The important question is not whether the means are different. The important questions are how different the means are and what our uncertainty is in that difference. If we had sufficient data and performed our statistical test, we would find that the difference is statistically significant, perhaps highly so (a tiny p-value). However, because our sample size is large, we could detect even a minuscule difference in means, a difference so small that although it is statistically significant, it may not be scientifically important. For example, the mean heights of two forests might be 1 mm, surely of no consequence when the trees are 50 m tall. Similarly, in a large enough study we might find that the effectiveness of a drug is statistically significant when it raises survival by merely 0.01%, an effect so small to be of little use.
Given the criticisms of p-values and those of significance testing, one might wonder what a scientist should do.
These criticisms do not mean that p-values have no place or should be banned, although some statisticians have argued this, and some journals have banned them. These criticisms also do not mean that we should stop using statistics altogether. What they do mean is that we have to stop using them in a dichotomous way and that we have to report our results fairly and without the misuses that abound.

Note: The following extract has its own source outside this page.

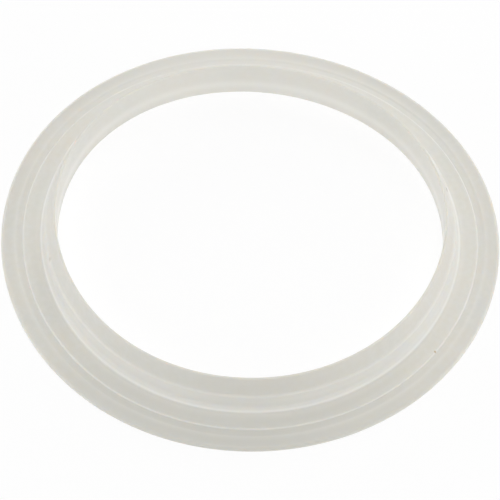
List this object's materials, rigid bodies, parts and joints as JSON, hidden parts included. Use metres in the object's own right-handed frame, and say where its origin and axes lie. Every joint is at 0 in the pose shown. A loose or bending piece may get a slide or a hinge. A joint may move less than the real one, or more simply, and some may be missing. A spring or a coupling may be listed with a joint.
{
  "type": "spa jet gasket",
  "caption": "Soft translucent ring gasket: a flat stepped flange with a sealing groove, and an upright tapered neck round a wide bore.",
  "frame": {"origin": "centre of the bore, in the flat seating face under the flange", "axes": "+Z along the bore axis, up the neck towards its lip; the ring is round, so X and Y are free"},
  "size_m": [0.127, 0.127, 0.0106],
  "materials": {
    "silicone": "satin translucent moulded silicone rubber, milky warm grey"
  },
  "bodies": {
    "root": {"gasket_ring": "silicone"}
  },
  "joints": []
}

Most importantly, we should place a greater emphasis on estimation and the uncertainty of our estimate. For example, when we compare sample means, we should not focus on the narrow and almost certainly false hypothesis of zero difference. Instead, we should focus on estimating that difference in sample means and measuring the uncertainty in that difference. This is what confidence intervals do, and we should use them. In short, we should embrace uncertainty. We should estimate the quantities that interest us and our uncertainty in them because that uncertainty will reveal the range of explanations compatible with our data, far more than a simple null hypothesis.
Even within a confidence interval, it is important to realize what it represents. Although a confidence interval is a set of hypotheses consistent with the data for a given level of confidence (often 95%), hypotheses towards the center of that interval (that is, closer to the estimate) are more probable than those near the edges of the confidence interval. Moreover, hypotheses just beyond the confidence interval are still possible, although increasingly improbable: Remember that confidence intervals become broader as the level of confidence increases. Values just outside a 95% confidence interval would still be within a 99% confidence interval.
In this approach, we no longer make simple cut-and-dried decisions but instead emphasize how likely certain explanations (hypotheses) are relative to others. In short, we embrace the uncertainty.
For now, and likely for some time into the future, we will have to live with p-values. Advisors, editors, and reviewers may demand them, particularly when they do not understand the issues. You should try to raise awareness but realize that you may be forced to use p-values. If so, be clear about what the p-value represents: the probability of observing a statistic or one more extreme if the null hypothesis is true, not vice versa. Report p-values with reasonable precision (one or two significant figures, at most), and don’t report them with inequalities (e.g., p<0.05). Don’t tag p-values as significant or insignificant based on arbitrary criteria such as 0.05, and don’t flag p-values with stars to imply that some are more special than others. Even if you must use p-values, focus on the values of your estimates (and their uncertainty) to understand the scientific significance of your results and the hypotheses consistent with the data.
Scientists rise up against statistical significance
Amrhein, V., S. Greenland, B. McShane. 2019. Scientists rise up against statistical significance. Nature 567:305–307.
Holland, S.M. 2019. Estimation, not significance. Paleobiology 45:1–6.